Sources close to The Elec claim that the need for the review was triggered not only by the lackluster earnings in the first half of 2021, but also by supply chain management problems. Samsung only managed to sell 13.5 million Galaxy S21 devices in 1H21, which is significantly lower compared to previous models, causing it to likely miss the initial sales target. The S20 models, for instance, saw ~25 million devices sold in the first 6 months, while models prior to the S10 used to see more than 30 millions units sold in the same time frame.

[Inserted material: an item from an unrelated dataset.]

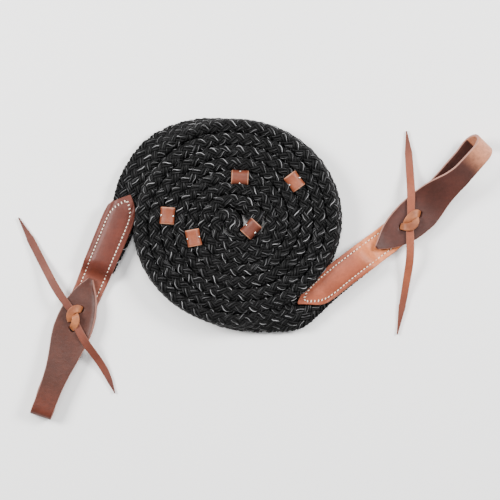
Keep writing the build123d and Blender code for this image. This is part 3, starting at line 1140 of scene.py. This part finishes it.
@dataclass
class BraidedArm:
    """One half of the rein: coil stretches between the grips, the bending stretch and the end stretch."""

    braid: FlatBraid
    grips: Sequence[Vector]       # places of the arm's grips, from the middle outwards
    bend_before: int = 180        # stations of the bending stretch, before and after the peel
    bend_after: int = 18
    peel_reach: float = 16.0      # distance on each side of the peel, in millimetres, of two points that are worked out and left unused
    lift_from: float = -20.0      # stations of the strap at which two points are worked out and left unused
    lift_to: float = -2.0

    def build(self) -> None:
        braid = self.braid
        side = braid.plan.side.value
        bend = braid.peel - self.bend_before
        cuts = [0] + [braid.nearest(place) for place in self.grips] + [bend]
        names = ("inner", "middle", "outer")
        for name, low, high in zip(names, cuts, cuts[1:]):
            piece = braid.build(f"{side}_coil_{name}_braid", low, high)
            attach(piece, Body.COIL.value)
            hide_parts("braid_coil")
            braid.declare(piece, low, high, "coiled")
        after = braid.peel + self.bend_after
        piece = braid.build(f"{side}_bend_braid", bend, after)
        axis = Vector(braid.line[braid.peel])
        ahead = Vector(braid.line[braid.peel + 1] - braid.line[braid.peel - 1]).normalized()
        (axis - ahead * self.peel_reach) * MM
        (axis + ahead * self.peel_reach) * MM
        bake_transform(piece)
        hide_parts("braid_coil", f"braid_{side}_tail")
        braid.declare(piece, bend, after, "coiled")
        last = len(braid.line) - 1
        piece = braid.build(f"{side}_end_braid", after, last)
        end = braid.end
        level = UP * braid.pocket_level
        (end.centre(self.lift_from) + level) * MM
        (end.centre(self.lift_to) + level) * MM
        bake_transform(piece)
        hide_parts(f"braid_{side}_tail", f"{side}_pocket_braid")
        braid.declare(piece, after, last, "loose")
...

Another concerning aspect for the board of reviewers is presented by the subpar performance in the 5G handheld market. Despite being among the first companies to launch 5G smartphones back in 2019, Samsung has fallen behind three of its rivals. Strategy Analytics ranks Apple first with 29.8% 5G market share, followed by Oppo with 15.8%, and Vivo with 14.3%, while Samsung controls only 12.5%. On top of these problems, the collaboration with MediaTek is not on the best of terms. The Taiwanese chip maker is supplying SoCs for Samsung’s Galaxy A series and other mid-tier models, but recently notified Samsung that it might not be able to meet all the upcoming orders.
Some other possible causes for the subpar performance of Samsung’s mobile division could include the chip shortages that were felt more severely in the first months of 2021, as well as the unattractive prices that seem inflated compared to what Chinese-based competitors are offering for the same or even better quality.